Effective ecommerce SEO is a combination of technical stability, helpful content, clear category structure, and a user-friendly shopping experience. There is no single fix that works for every store, and results will depend on competition, site quality, authority, and consistent optimisation.

If you focus on product page SEO, category page SEO, mobile usability, schema markup, internal linking, and site speed, you will give your store a much better chance of earning sustainable organic traffic.
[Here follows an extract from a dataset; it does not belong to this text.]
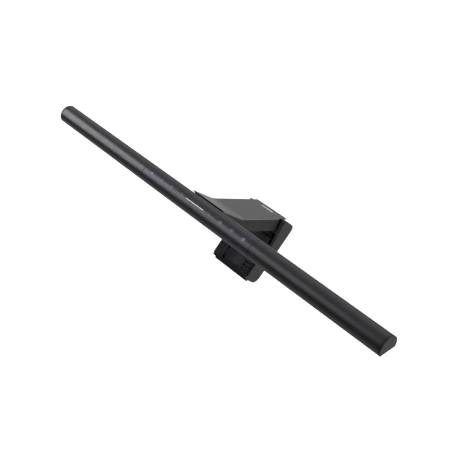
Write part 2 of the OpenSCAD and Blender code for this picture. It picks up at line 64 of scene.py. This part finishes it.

Just as importantly, you will create a better experience for shoppers, which can support conversions over time.

Frequently Asked Questions

What is the most important part of ecommerce SEO?

It usually starts with category structure, product page quality, and technical SEO. These elements help search engines understand the store and help shoppers find the right products.

How should I write product descriptions for SEO?

Write unique descriptions that explain benefits, features, use cases, and practical details. Keep them clear and helpful rather than repeating keywords.

What should I do about out-of-stock products?

Keep the page live if the product may return, show clear availability information, and suggest alternatives. If the product is permanently gone, redirect carefully when appropriate.

Do Shopify and WooCommerce need different SEO approaches?

The core principles are the same, but the technical setup differs. Shopify and WooCommerce each need attention to templates, performance, URLs, apps or plugins, and page structure.